* **Short exercise**
Reproduce the data exactly.

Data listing
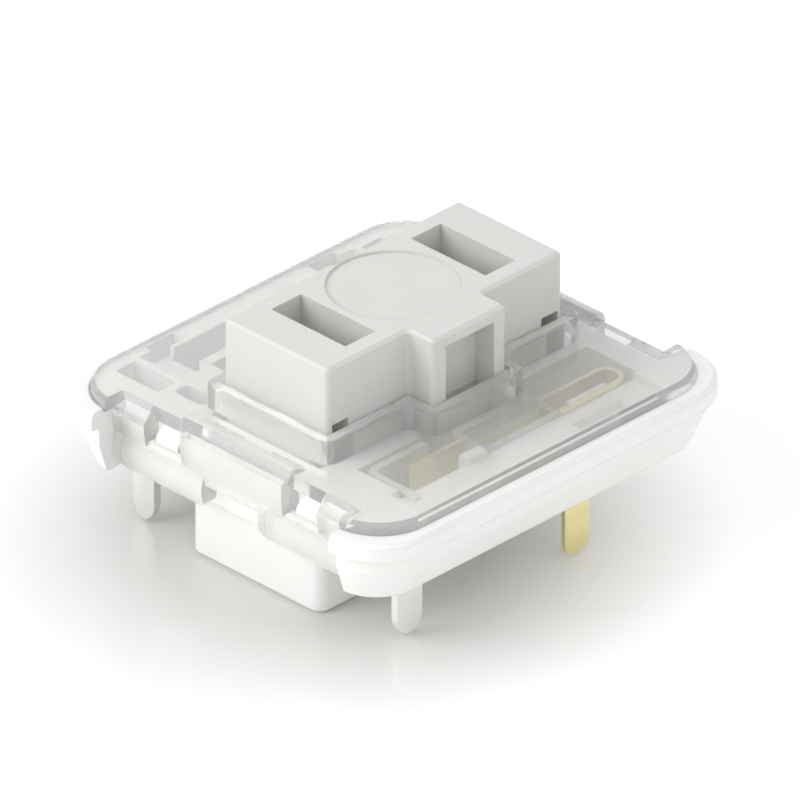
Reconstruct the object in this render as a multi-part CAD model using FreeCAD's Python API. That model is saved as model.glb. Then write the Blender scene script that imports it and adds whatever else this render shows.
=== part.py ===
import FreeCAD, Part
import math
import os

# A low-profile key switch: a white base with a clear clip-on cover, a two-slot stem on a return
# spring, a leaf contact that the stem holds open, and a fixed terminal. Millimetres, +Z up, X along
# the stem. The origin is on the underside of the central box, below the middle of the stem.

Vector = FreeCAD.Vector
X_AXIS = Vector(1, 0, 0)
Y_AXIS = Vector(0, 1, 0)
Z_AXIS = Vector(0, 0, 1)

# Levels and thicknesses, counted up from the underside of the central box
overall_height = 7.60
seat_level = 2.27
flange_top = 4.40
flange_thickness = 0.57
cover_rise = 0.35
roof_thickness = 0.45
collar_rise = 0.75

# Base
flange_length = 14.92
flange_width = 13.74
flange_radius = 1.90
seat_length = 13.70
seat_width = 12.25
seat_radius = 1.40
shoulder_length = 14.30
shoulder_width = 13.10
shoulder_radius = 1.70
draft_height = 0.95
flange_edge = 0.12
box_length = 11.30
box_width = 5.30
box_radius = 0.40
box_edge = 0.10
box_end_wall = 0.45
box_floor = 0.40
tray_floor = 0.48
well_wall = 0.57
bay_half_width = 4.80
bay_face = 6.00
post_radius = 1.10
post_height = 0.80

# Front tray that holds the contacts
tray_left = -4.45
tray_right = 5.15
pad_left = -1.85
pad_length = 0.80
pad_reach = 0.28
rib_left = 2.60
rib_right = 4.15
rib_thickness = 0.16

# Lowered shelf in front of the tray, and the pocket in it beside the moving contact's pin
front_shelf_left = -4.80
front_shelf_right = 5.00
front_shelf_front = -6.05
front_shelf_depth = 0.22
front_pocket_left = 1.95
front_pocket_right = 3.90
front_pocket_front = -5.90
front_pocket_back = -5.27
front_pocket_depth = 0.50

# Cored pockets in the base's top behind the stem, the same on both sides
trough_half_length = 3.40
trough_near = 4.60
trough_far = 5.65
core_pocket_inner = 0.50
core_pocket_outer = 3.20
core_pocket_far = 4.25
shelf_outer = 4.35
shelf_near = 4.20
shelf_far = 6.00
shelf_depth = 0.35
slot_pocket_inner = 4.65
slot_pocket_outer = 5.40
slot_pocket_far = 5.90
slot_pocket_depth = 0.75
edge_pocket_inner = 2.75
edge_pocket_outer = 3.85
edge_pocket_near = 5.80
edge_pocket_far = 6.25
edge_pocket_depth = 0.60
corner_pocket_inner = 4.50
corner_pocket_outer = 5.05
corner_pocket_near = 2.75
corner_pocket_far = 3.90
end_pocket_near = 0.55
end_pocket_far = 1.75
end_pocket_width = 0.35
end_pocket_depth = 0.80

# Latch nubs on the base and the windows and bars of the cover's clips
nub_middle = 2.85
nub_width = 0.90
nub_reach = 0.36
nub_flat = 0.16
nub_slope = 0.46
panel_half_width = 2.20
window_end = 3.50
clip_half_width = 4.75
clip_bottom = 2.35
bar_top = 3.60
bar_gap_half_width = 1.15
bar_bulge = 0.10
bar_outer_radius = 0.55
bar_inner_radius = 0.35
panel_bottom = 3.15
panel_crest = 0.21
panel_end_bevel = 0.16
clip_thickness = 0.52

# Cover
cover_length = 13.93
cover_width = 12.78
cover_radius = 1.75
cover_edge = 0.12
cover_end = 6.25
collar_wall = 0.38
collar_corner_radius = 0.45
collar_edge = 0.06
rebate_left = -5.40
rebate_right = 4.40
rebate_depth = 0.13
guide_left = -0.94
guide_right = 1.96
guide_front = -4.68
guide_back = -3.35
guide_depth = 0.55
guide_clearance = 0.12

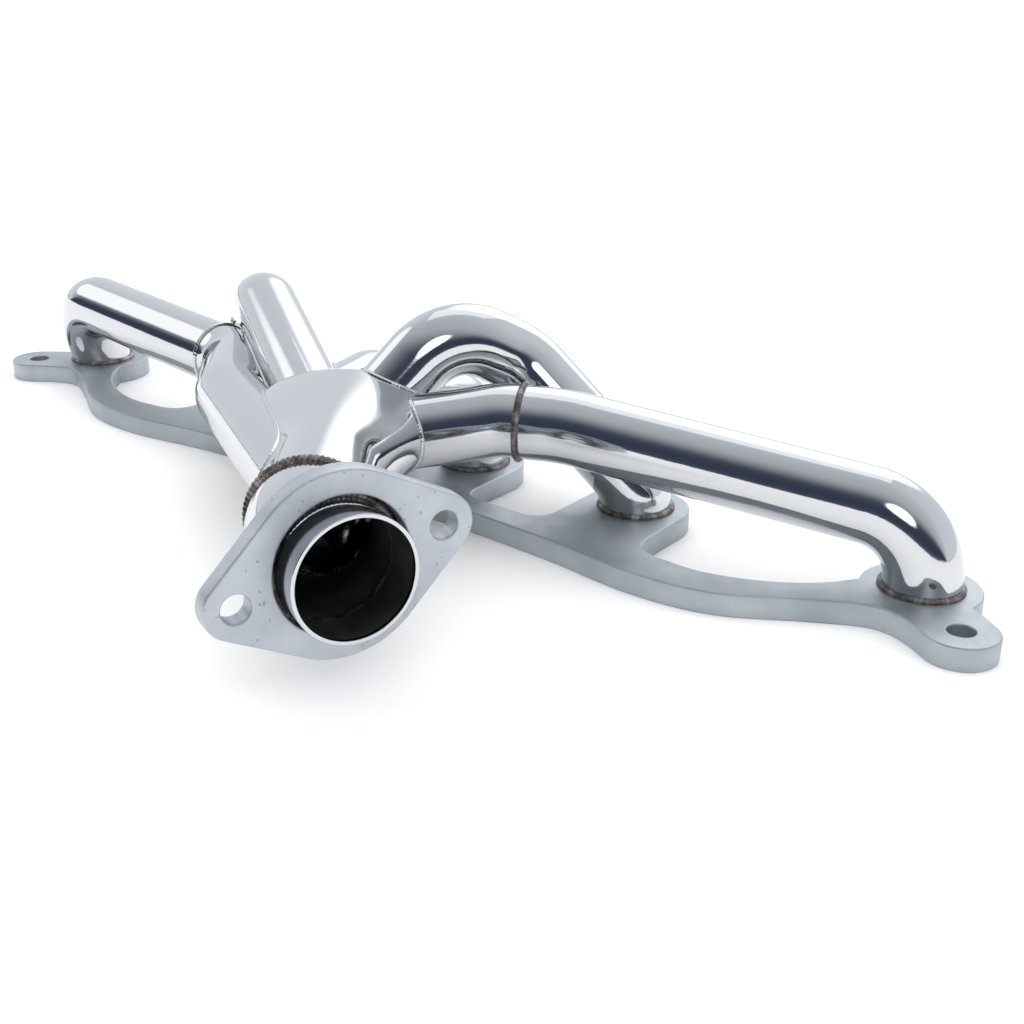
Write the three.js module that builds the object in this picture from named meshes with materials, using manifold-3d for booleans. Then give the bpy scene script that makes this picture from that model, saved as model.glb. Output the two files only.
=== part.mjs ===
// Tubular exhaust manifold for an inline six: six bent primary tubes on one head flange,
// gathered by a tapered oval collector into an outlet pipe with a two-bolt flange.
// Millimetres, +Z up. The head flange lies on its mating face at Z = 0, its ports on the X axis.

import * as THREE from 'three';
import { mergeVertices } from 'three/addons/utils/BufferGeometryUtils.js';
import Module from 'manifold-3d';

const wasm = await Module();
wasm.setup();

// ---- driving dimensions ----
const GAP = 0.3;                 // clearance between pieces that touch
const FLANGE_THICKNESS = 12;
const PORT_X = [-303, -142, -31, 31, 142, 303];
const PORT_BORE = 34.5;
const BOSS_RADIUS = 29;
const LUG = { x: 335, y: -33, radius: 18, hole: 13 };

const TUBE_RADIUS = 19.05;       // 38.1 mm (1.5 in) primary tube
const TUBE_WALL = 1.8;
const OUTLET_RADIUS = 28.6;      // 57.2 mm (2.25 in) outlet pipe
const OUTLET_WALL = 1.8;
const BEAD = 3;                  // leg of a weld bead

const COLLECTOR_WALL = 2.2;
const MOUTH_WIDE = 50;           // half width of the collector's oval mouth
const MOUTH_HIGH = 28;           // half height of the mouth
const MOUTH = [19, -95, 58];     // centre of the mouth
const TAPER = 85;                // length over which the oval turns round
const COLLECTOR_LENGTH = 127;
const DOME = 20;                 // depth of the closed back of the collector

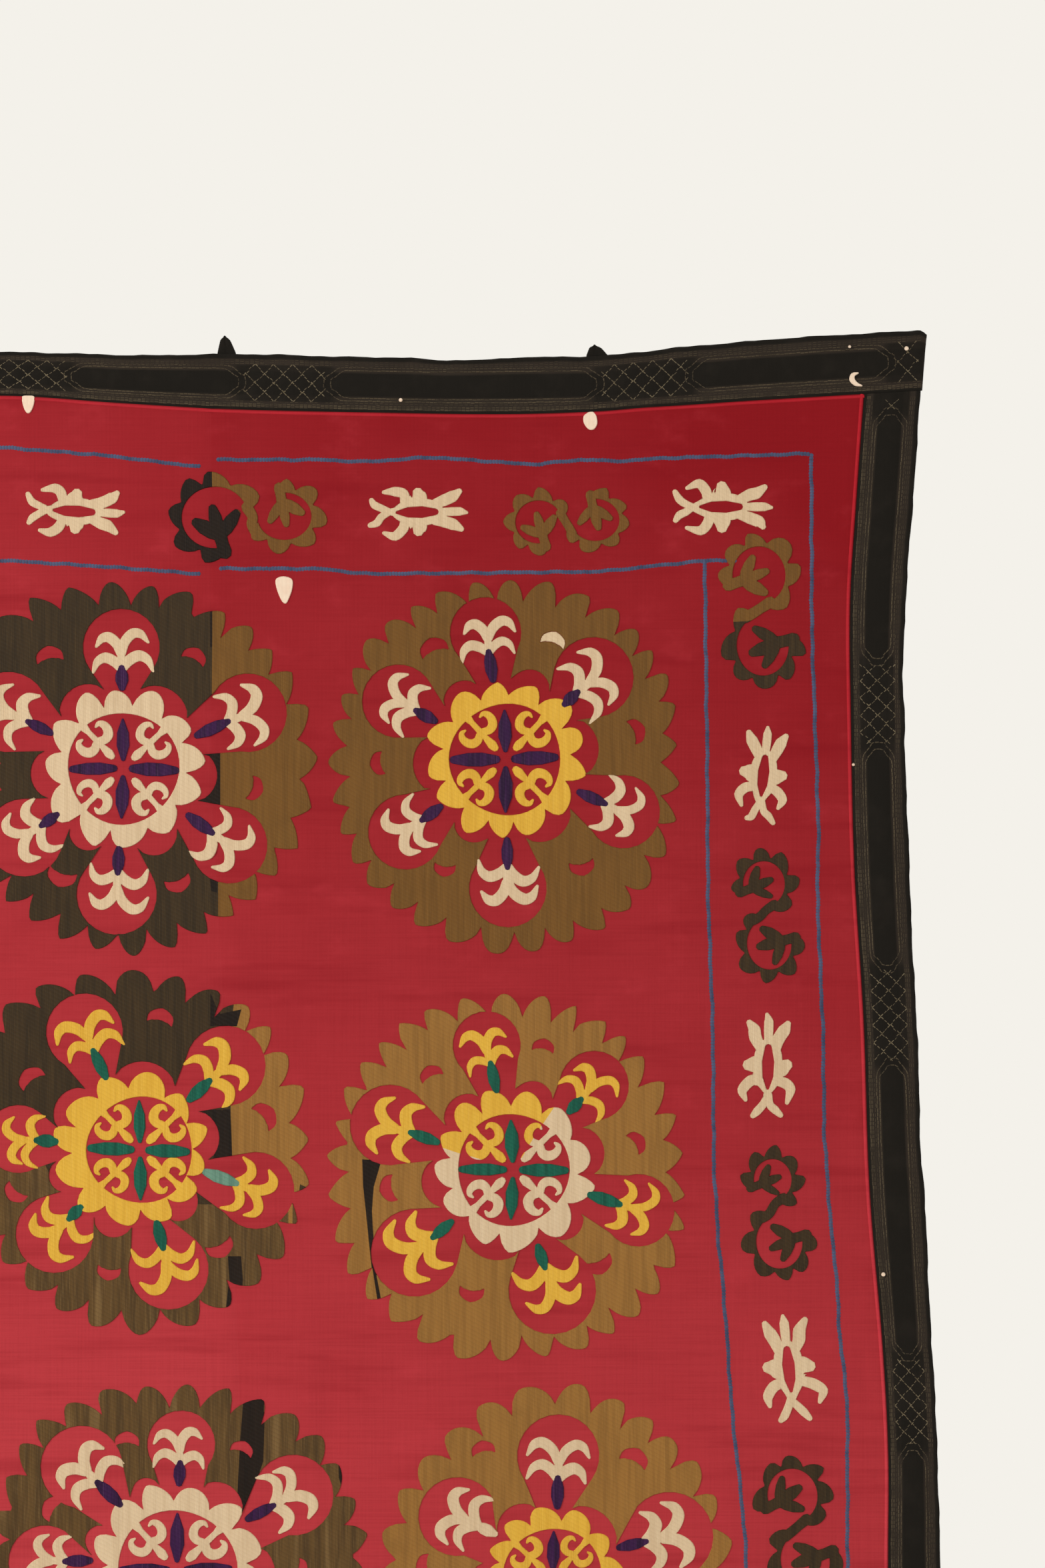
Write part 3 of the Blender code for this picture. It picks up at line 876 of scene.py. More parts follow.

* **Written solution**
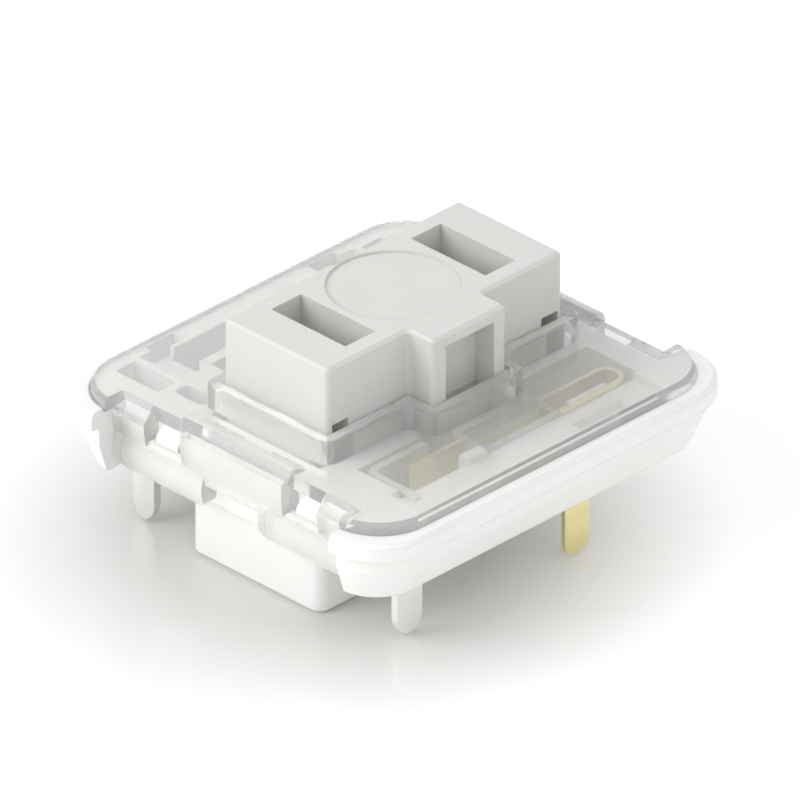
Reconstruct the object in this render as a multi-part CAD model using FreeCAD's Python API. That model is saved as model.glb. Then write the Blender scene script that imports it and adds whatever else this render shows.
=== part.py ===
import FreeCAD, Part
import math
import os

# A low-profile key switch: a white base with a clear clip-on cover, a two-slot stem on a return
# spring, a leaf contact that the stem holds open, and a fixed terminal. Millimetres, +Z up, X along
# the stem. The origin is on the underside of the central box, below the middle of the stem.

Vector = FreeCAD.Vector
X_AXIS = Vector(1, 0, 0)
Y_AXIS = Vector(0, 1, 0)
Z_AXIS = Vector(0, 0, 1)

# Levels and thicknesses, counted up from the underside of the central box
overall_height = 7.60
seat_level = 2.27
flange_top = 4.40
flange_thickness = 0.57
cover_rise = 0.35
roof_thickness = 0.45
collar_rise = 0.75

# Base
flange_length = 14.92
flange_width = 13.74
flange_radius = 1.90
seat_length = 13.70
seat_width = 12.25
seat_radius = 1.40
shoulder_length = 14.30
shoulder_width = 13.10
shoulder_radius = 1.70
draft_height = 0.95
flange_edge = 0.12
box_length = 11.30
box_width = 5.30
box_radius = 0.40
box_edge = 0.10
box_end_wall = 0.45
box_floor = 0.40
tray_floor = 0.48
well_wall = 0.57
bay_half_width = 4.80
bay_face = 6.00
post_radius = 1.10
post_height = 0.80

# Front tray that holds the contacts
tray_left = -4.45
tray_right = 5.15
pad_left = -1.85
pad_length = 0.80
pad_reach = 0.28
rib_left = 2.60
rib_right = 4.15
rib_thickness = 0.16

# Lowered shelf in front of the tray, and the pocket in it beside the moving contact's pin
front_shelf_left = -4.80
front_shelf_right = 5.00
front_shelf_front = -6.05
front_shelf_depth = 0.22
front_pocket_left = 1.95
front_pocket_right = 3.90
front_pocket_front = -5.90
front_pocket_back = -5.27
front_pocket_depth = 0.50

# Cored pockets in the base's top behind the stem, the same on both sides
trough_half_length = 3.40
trough_near = 4.60
trough_far = 5.65
core_pocket_inner = 0.50
core_pocket_outer = 3.20
core_pocket_far = 4.25
shelf_outer = 4.35
shelf_near = 4.20
shelf_far = 6.00
shelf_depth = 0.35
slot_pocket_inner = 4.65
slot_pocket_outer = 5.40
slot_pocket_far = 5.90
slot_pocket_depth = 0.75
edge_pocket_inner = 2.75
edge_pocket_outer = 3.85
edge_pocket_near = 5.80
edge_pocket_far = 6.25
edge_pocket_depth = 0.60
corner_pocket_inner = 4.50
corner_pocket_outer = 5.05
corner_pocket_near = 2.75
corner_pocket_far = 3.90
end_pocket_near = 0.55
end_pocket_far = 1.75
end_pocket_width = 0.35
end_pocket_depth = 0.80

# Latch nubs on the base and the windows and bars of the cover's clips
nub_middle = 2.85
nub_width = 0.90
nub_reach = 0.36
nub_flat = 0.16
nub_slope = 0.46
panel_half_width = 2.20
window_end = 3.50
clip_half_width = 4.75
clip_bottom = 2.35
bar_top = 3.60
bar_gap_half_width = 1.15
bar_bulge = 0.10
bar_outer_radius = 0.55
bar_inner_radius = 0.35
panel_bottom = 3.15
panel_crest = 0.21
panel_end_bevel = 0.16
clip_thickness = 0.52

# Cover
cover_length = 13.93
cover_width = 12.78
cover_radius = 1.75
cover_edge = 0.12
cover_end = 6.25
collar_wall = 0.38
collar_corner_radius = 0.45
collar_edge = 0.06
rebate_left = -5.40
rebate_right = 4.40
rebate_depth = 0.13
guide_left = -0.94
guide_right = 1.96
guide_front = -4.68
guide_back = -3.35
guide_depth = 0.55
guide_clearance = 0.12

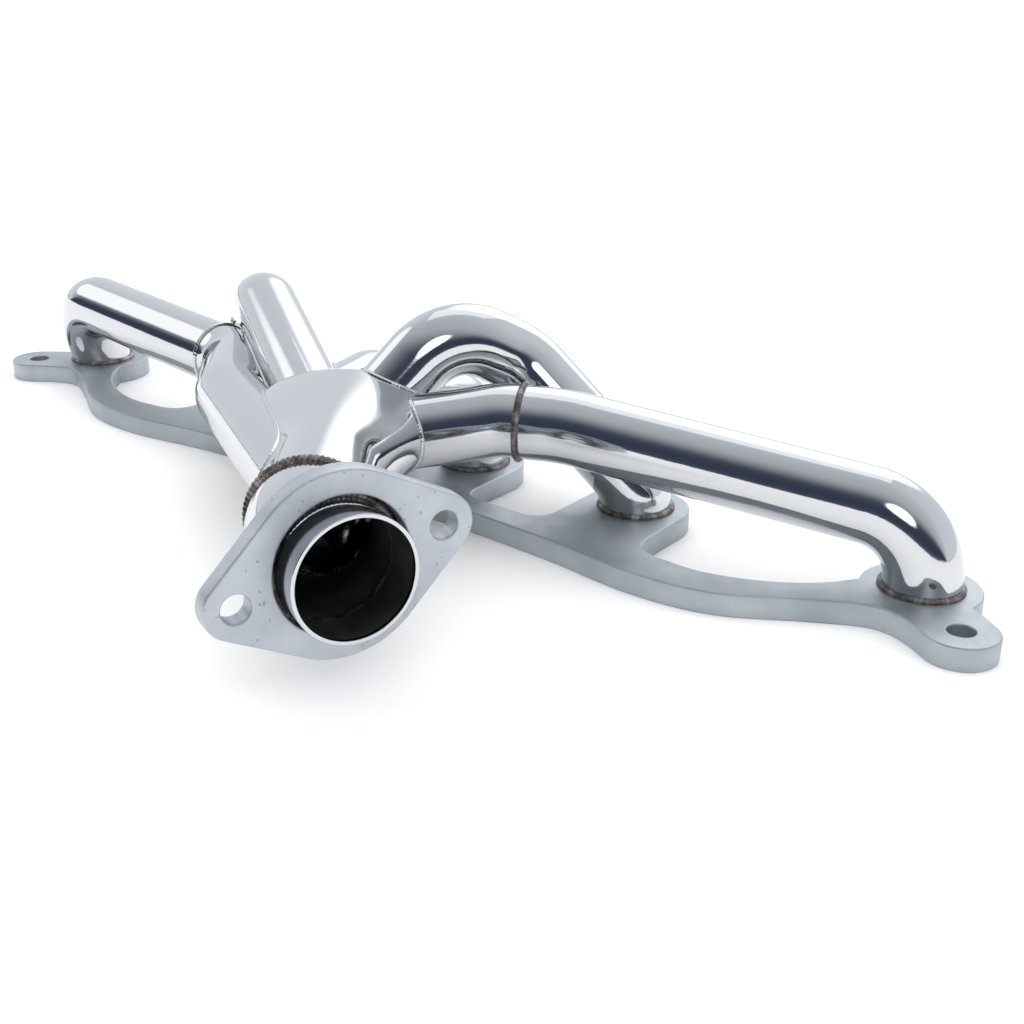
Write the three.js module that builds the object in this picture from named meshes with materials, using manifold-3d for booleans. Then give the bpy scene script that makes this picture from that model, saved as model.glb. Output the two files only.
=== part.mjs ===
// Tubular exhaust manifold for an inline six: six bent primary tubes on one head flange,
// gathered by a tapered oval collector into an outlet pipe with a two-bolt flange.
// Millimetres, +Z up. The head flange lies on its mating face at Z = 0, its ports on the X axis.

import * as THREE from 'three';
import { mergeVertices } from 'three/addons/utils/BufferGeometryUtils.js';
import Module from 'manifold-3d';

const wasm = await Module();
wasm.setup();

// ---- driving dimensions ----
const GAP = 0.3;                 // clearance between pieces that touch
const FLANGE_THICKNESS = 12;
const PORT_X = [-303, -142, -31, 31, 142, 303];
const PORT_BORE = 34.5;
const BOSS_RADIUS = 29;
const LUG = { x: 335, y: -33, radius: 18, hole: 13 };

const TUBE_RADIUS = 19.05;       // 38.1 mm (1.5 in) primary tube
const TUBE_WALL = 1.8;
const OUTLET_RADIUS = 28.6;      // 57.2 mm (2.25 in) outlet pipe
const OUTLET_WALL = 1.8;
const BEAD = 3;                  // leg of a weld bead

const COLLECTOR_WALL = 2.2;
const MOUTH_WIDE = 50;           // half width of the collector's oval mouth
const MOUTH_HIGH = 28;           // half height of the mouth
const MOUTH = [19, -95, 58];     // centre of the mouth
const TAPER = 85;                // length over which the oval turns round
const COLLECTOR_LENGTH = 127;
const DOME = 20;                 // depth of the closed back of the collector

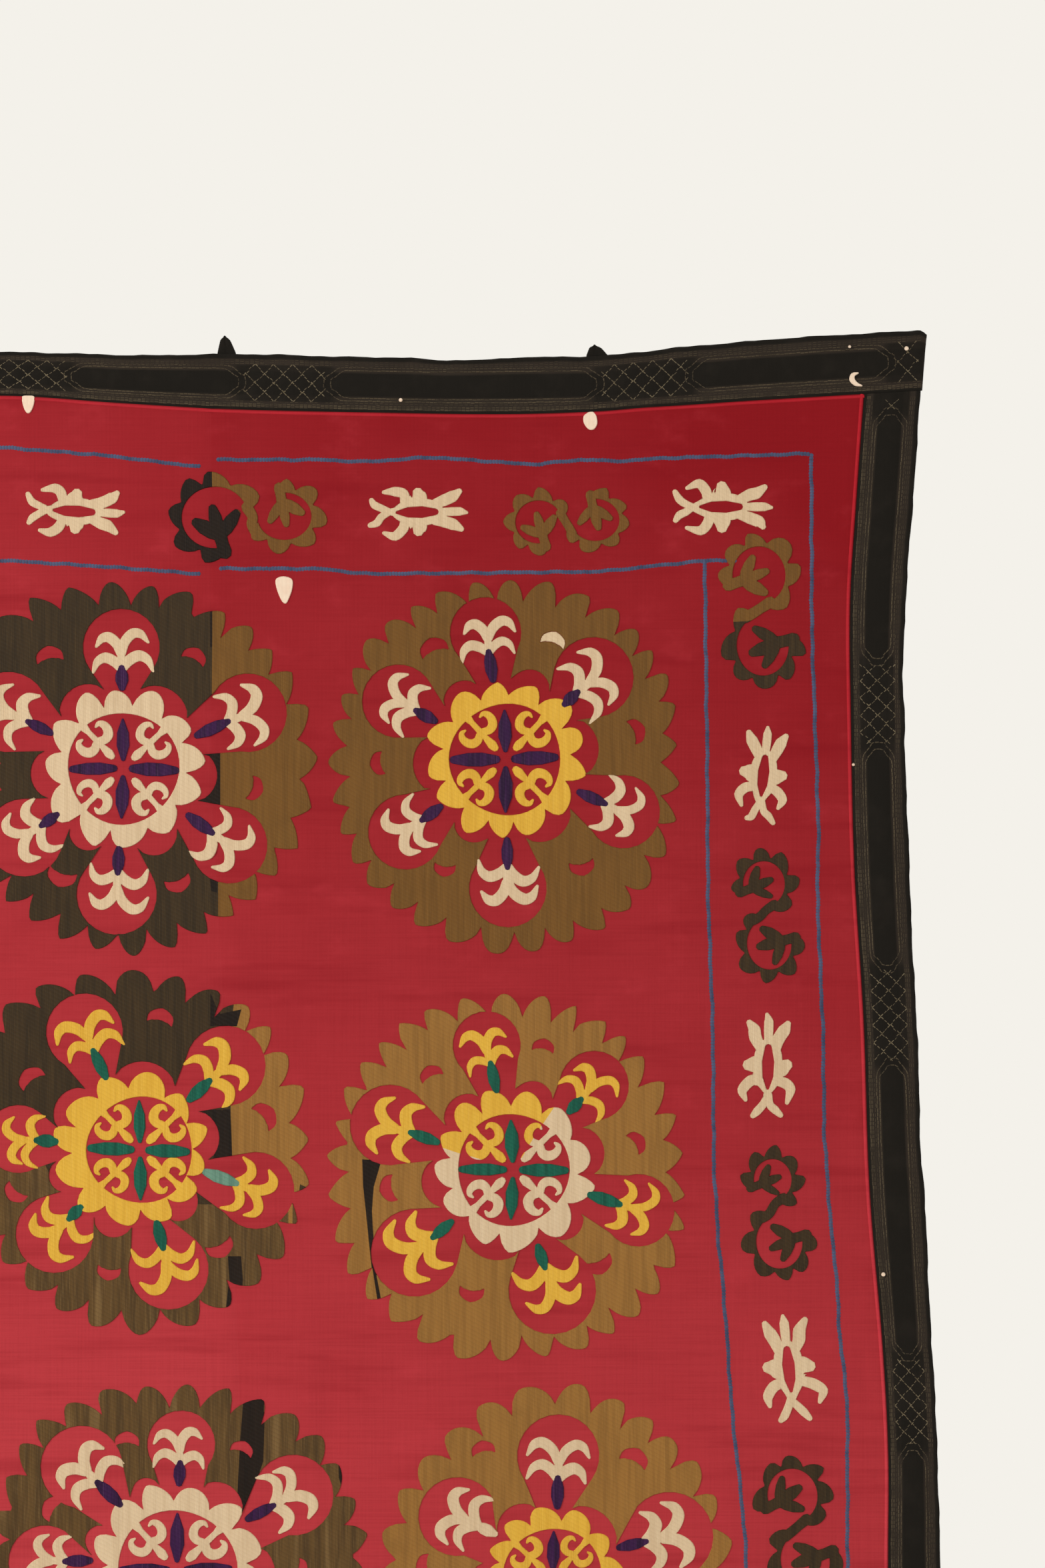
Write part 3 of the Blender code for this picture. It picks up at line 876 of scene.py. More parts follow.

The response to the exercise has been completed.